THE SHIMMERS IN THE NIGHT

From the Dissenters series, volume 2

by Lydia Millet

Pub Date: July 17th, 2012
ISBN: 978-1-931520-78-2
Publisher: Big Mouth House

The seemingly three-tiered conflict that emerged in Fires Beneath the Sea (2011) coalesces into a single war in this earnest but somewhat haphazard middle volume.

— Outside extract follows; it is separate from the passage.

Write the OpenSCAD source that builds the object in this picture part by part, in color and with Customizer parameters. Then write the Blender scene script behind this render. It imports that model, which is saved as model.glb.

Cara and her brothers (though not their oblivious dad) know their mom’s involved in a confrontation that connects murderous mythical creatures with global warming. Cara leaves Cape Cod for a Boston swim meet, but a frightened text from Jax (a classic genius-younger-brother archetype—think Charles Wallace from A Wrinkle in Time) says he’s endangered at his Cambridge genius-kid camp. She sneaks off to fetch him, and a man with flames inside his mouth accosts her on the subway. He’s a Burner, an elemental who belongs to the army of the Cold. The Cold steals people’s consciousnesses (including Jax’s) and uses their bodies as “hollows” to serve his Carbon War, which is acidifying oceans and extinguishing species. On the good side are mindtalking/mindreading teachers, Cara’s mother (a shapeshifter) and animals both modern and ancient. Relevance to real-world burning of coal and other fossil fuels is vast. However, characters’ naiveté and ill-fitting metaphysics (for example, a book that can take Cara anywhere she asks) replace the luminous prose and luscious, cohesive mysteries of the earlier book. Textual insistence on (Arthur C.) Clarke’s Law—that magic and technology are indistinguishable—jams the nightmare-image Burners and other fantasy elements into the category of “tech.”

Nicely serious eco-fantasy; may volume three have more cohesive internal logic.